Time+Tide’s floor still champions punchy independents, brands that challenge the classic luxury paradigm. Bringing Tudor into that mix isn’t a contradiction; it’s the interesting fight card. Different pedigrees, budgets, and lineages sharing the stage, judged not by mythology alone, but by design, value, and how well they fit real life. In that company, Tudor more than holds its own.

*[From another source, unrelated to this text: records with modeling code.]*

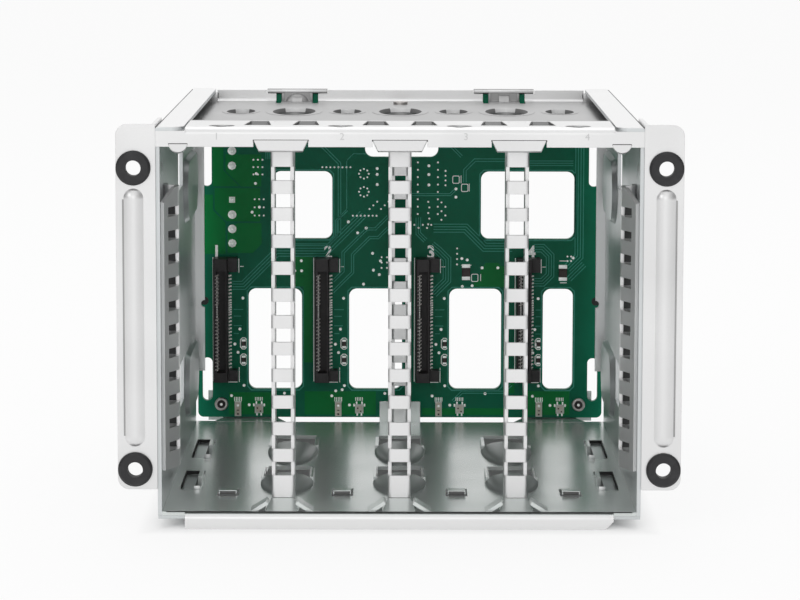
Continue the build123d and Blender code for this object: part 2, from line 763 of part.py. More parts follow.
def board_capacitors():
    """Build the pairs of small capacitors beside the drive sockets."""
    width, depth, height = capacitor_size
    group = []
    for x in bay_x:
        left = x + capacitor_x
        for z in capacitor_z:
            group.append(slab((left, left + width), (board_y - depth, board_y), (z, z + height)))
    return Compound(group)


def latch(side):
    """Build one board latch: an arm in the ceiling, an upright tab and a bar with a lip."""
    low, high = ceiling_top - sheet / 2, cage_height - sheet / 2
    tab_y = board_y - rear_flange_gap - latch_play - sheet / 2
    back = board_back + latch_play + sheet / 2
    x = side * latch_x
    arm = folded([(latch_root + latch_play, low), (tab_y, low), (tab_y, high), (tab_y + 2 * sheet, high)],
                 latch_width, x=x, radius=latch_bend)
    bar = folded([(tab_y + sheet / 2, high), (back, high), (back, high - sheet / 2 - latch_lip)],
                 latch_bar, x=x, radius=latch_bend)
    rib = Plane.YZ * make_face(Polyline(
        (tab_y - latch_ridge, low), (tab_y, low), (tab_y, high - sheet / 2), close=True))
    return arm + bar + Pos(x, 0, 0) * extrude(rib, amount=latch_ridge / 2, both=True)


left_wall, right_wall = both_sides(side_wall)
left_guide, right_guide = both_sides(guide_strip)
left_ear, right_ear = both_sides(ear_bracket)

nodes = {
    "floor_pan": floor_pan(),
    "left_side_wall": left_wall,
    "right_side_wall": right_wall,
    "top_plate": top_plate(),
    "left_guide_strip": left_guide,
    "right_guide_strip": right_guide,
    "left_ear_bracket": left_ear,
    "right_ear_bracket": right_ear,
    "left_ear_rivets": rivets(-1),
    "right_ear_rivets": rivets(1),
    "rear_post": rear_post(),
    "latch_left": latch(-1),
    "latch_right": latch(1),
    "backplane_board": backplane_board(),
    "board_screws": board_screws(),
    "roof_screw": roof_screw(),
    "indicator_lights": indicator_lights(),
    "board_capacitors": board_capacitors(),
}
for side, word in ((-1, "left"), (1, "right")):
    for z, level in zip(grommet_z, ("lower", "upper")):
        nodes[f"{word}_{level}_grommet"] = grommet(side * grommet_x, z)
for i, x in enumerate(divider_x, start=1):
    nodes[f"divider_{i}"] = divider(x)
for i, x in enumerate(bay_x, start=1):
    nodes[f"drive_socket_{i}"] = drive_socket(x + socket_offset)
    nodes[f"socket_contacts_{i}"] = socket_contacts(x + socket_offset)
for i, pins_z in enumerate(header_pins_z, start=1):
    nodes[f"power_header_{i}"] = power_header(pins_z)
    nodes[f"header_pins_{i}"] = header_pins(pins_z)
for i, x in enumerate(cable_socket_x, start=1):
    nodes[f"cable_socket_{i}"] = cable_socket(x)
    nodes[f"cable_insert_{i}"] = cable_insert(x)

# The finished cage stands on z = 0, with the middle of its depth at y = 0
front_reach = grommet_rim
place = Location((0, (front_reach - whole_depth) / 2, lip_drop))
for name, shape in nodes.items():
    export_step(place * shape, f"parts/{name}.step")
print(len(nodes), "nodes, shift", tuple(round(v, 3) for v in place.position))
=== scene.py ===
"""Looks of a hot swap drive cage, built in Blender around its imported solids.

Places on the cage are written in millimetres from its own datum: x from the middle,
y back from the front face and z up from the top of the floor.
"""

import json
import logging
import math
from collections.abc import Callable, Iterable, Sequence
from dataclasses import dataclass, field
from enum import Enum

import bmesh
import bpy
from mathutils import Matrix, Vector

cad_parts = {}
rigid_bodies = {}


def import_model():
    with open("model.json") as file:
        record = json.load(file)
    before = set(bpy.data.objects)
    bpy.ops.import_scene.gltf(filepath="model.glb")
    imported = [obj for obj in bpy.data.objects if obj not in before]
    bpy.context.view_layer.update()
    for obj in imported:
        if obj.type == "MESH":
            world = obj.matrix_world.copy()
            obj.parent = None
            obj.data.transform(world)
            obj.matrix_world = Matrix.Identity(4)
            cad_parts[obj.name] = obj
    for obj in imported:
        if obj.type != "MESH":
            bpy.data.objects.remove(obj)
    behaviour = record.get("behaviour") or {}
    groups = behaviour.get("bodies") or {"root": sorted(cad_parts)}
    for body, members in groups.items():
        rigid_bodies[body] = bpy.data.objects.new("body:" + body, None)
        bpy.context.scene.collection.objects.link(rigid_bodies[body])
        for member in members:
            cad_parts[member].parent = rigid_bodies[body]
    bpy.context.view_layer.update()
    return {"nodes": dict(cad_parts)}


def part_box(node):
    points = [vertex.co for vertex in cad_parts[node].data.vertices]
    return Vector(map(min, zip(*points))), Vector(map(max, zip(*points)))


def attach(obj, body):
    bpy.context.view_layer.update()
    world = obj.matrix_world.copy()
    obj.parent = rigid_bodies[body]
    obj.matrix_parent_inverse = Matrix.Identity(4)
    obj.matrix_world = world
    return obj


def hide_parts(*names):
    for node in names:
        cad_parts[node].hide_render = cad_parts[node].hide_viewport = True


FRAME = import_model()
MM = 0.001
LOG = logging.getLogger("drive_cage")

Colour = tuple[float, float, float]
Spot = tuple[float, float]
Socket = bpy.types.NodeSocket

BAY_X: tuple[float, ...] = (-53.7, -17.9, 17.9, 53.7)
SIDES: Spot = (-1.0, 1.0)
TO_FRONT = (math.pi / 2, 0.0, 0.0)
DOUBLES = 0.01 * MM


class Body(Enum):
    """Bodies of the cage that pieces ride on."""

    CAGE = "cage"
    LATCH_LEFT = "latch_left"
    LATCH_RIGHT = "latch_right"


class Slot(Enum):
    """Material slots of the record, one of which each piece names."""

    ZINC = "zinc_steel"
    BOARD = "board_green"
    CONTACT = "tinned_contact"
    LIGHT = "light_body"
    CAPACITOR = "capacitor_body"
    SCREW = "screw_steel"


@dataclass(frozen=True)
class Datum:
    """The cage's own origin in the frame, in metres."""

    front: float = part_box("left_side_wall")[0].y
    floor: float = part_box("divider_1")[0].z

    def at(self, x: float, y: float, z: float) -> Vector:
        """Place a point of the cage in the frame.

        Args:
            x: Millimetres from the middle.
            y: Millimetres behind the front face.
            z: Millimetres above the floor.

        Returns:
            The point in metres.
        """
        return Vector((x * MM, self.front + y * MM, self.floor + z * MM))

    def back(self, point: Vector) -> Vector:
        """Return a point of the frame as millimetres on the cage."""
        return Vector((point.x, point.y - self.front, point.z - self.floor)) / MM


DATUM = Datum()


class Wiring:
    """The nodes of one tree and the links between them."""

    def __init__(self, tree: bpy.types.NodeTree) -> None:
        """Take the tree to work in."""
        self.tree = tree

    def node(self, kind: str) -> bpy.types.Node:
        """Add a node of a kind and return it."""
        return self.tree.nodes.new(kind)

    def join(self, source: Socket, target: Socket) -> None:
        """Link an output to an input."""
        self.tree.links.new(source, target)

    def compute(self, operation: str, *values: Socket | float) -> Socket:
        """Add one step of arithmetic.

        Args:
            operation: The math node's operation.
            values: Its inputs in order, each a socket or a number.

        Returns:
            The result socket.
        """
        step = self.node("ShaderNodeMath")
        step.operation = operation
        for value, target in zip(values, step.inputs):
            if isinstance(value, Socket):
                self.join(value, target)
            else:
                target.default_value = value
        return step.outputs[0]

    def along(self, place: Socket, axis: str) -> Socket:
        """Take one axis out of a place.

        Args:
            place: Socket of the place.
            axis: X, Y or Z.

        Returns:
            The axis's socket.
        """
        split = self.node("ShaderNodeSeparateXYZ")
        self.join(place, split.inputs[0])
        return split.outputs[axis]

    def spread(self, source: Socket, low: float, high: float, start: float = 0.3, end: float = 0.7) -> Socket:
        """Map a factor to a range.

        Args:
            source: The factor.
            low: Result at the start and before it.
            high: Result at the end and after it.
            start: Factor at which the range starts.
            end: Factor at which the range ends.

        Returns:
            The result socket.
        """
        ranged = self.node("ShaderNodeMapRange")
        for key, value in (("From Min", start), ("From Max", end), ("To Min", low), ("To Max", high)):
            ranged.inputs[key].default_value = value
        self.join(source, ranged.inputs["Value"])
        return ranged.outputs["Result"]


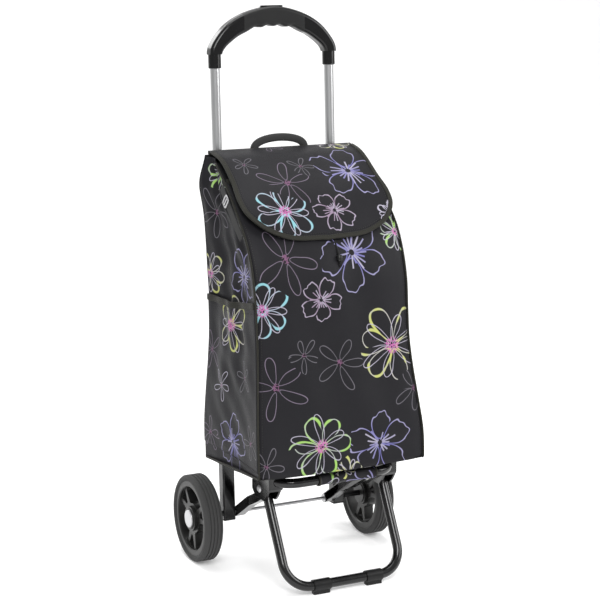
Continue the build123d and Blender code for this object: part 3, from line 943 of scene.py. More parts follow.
def seat(x: float, y: float, z: float) -> Vector:
    """The same point, as a vector."""
    return Vector(row_point(x, y, z))


def puff(z: float) -> float:
    """How far the filled bag swells sideways past its back corners."""
    return 10.0 * math.exp(-(((z - 655) / 42) ** 2)) + 4.0 * ease(z, 430, 600) * (1 - ease(z, 640, 694))


def foot_at(y: float) -> float:
    """Height of the bag's sloping foot at a distance from the axle."""
    run = (y - BAG.front(200)) / (BAG.back(200) - BAG.front(200))
    return FOOT_FRONT + (FOOT_BACK - FOOT_FRONT) * run


def front_at(share: float, z: float) -> Point:
    """A point on the bag's front, share from -1 at the left seam to 1 at the right.

    Args:
        share: Place across.
        z: Height in millimetres.

    Returns:
        The point, in metres.
    """
    full = max(0.0, math.cos(share * math.pi / 2)) ** 0.8
    wave = 1.6 * math.sin(z / 34 + share * 2.2) + 1.5 * math.sin(share * 9 + z / 60)
    tuck = 3.0 * math.exp(-(((z - 224) / 12) ** 2)) + 2.0 * math.exp(-(((z - 480) / 20) ** 2))
    calm = 1 - ease(z, 560, 600) * 0.75
    push = (6.5 * ease(z, FOOT_FRONT, 330) * calm + wave * ease(z, FOOT_FRONT, 250) * calm - tuck) * full
    corner = SEAM_ROUND * abs(share) ** 12
    sag = 2.5 * full * (1 - ease(z, FOOT_FRONT, 225))
    return row_point(BAG.half(z) * share, BAG.front(z) - push + corner, z - sag)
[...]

Will this concept tour to Melbourne or New York? If the energy’s there, McUtchen is game. But the metric he cares about most is perception. If people stop pigeonholing Time+Tide as “those microbrand guys” and start seeing it as the horological equivalent of Dover Street Market, a curated, ever-changing cultural hub, that’s the win. Commercial success matters (no point pretending otherwise), but the north star is becoming “the home of watch culture.”
What visitors can expect
A welcoming lounge where you can read, watch, and handle pieces without pressure.
Vintage and modern Tudor displayed side by side, so the Black Bay you try on makes historical sense.
Occasional lightning-in-a-bottle moments: a tough-to-find reference available with no strings attached.
An events programme that swings from rowdy launch nights to intimate nerd sessions.
Staff who are enthusiasts first, salespeople a distant second.
The next four months will be busy, a new cliental, new watches, and a centenary to usher in. McUtchen is trying to savour it, not sprint past it. If the residency does what it’s designed to do, Time+Tide won’t just sell more Tudors; it’ll give the brand, and the community, a better frame.
Tudor takes up residence at the Watch Discovery Studio from 26 November 2025, with the Library & Lounge running for at least four months (think into late March 2026). If you’re eyeing a Tudor for Christmas, swing by the Lounge, soak up the archives, and, if luck’s on your side, walk out with something extra on the wrist.
And if you find yourself already halfway down Great Portland Street, mulling a Tudor? You’ll get more than a purchase. You’ll get a story, and a seat.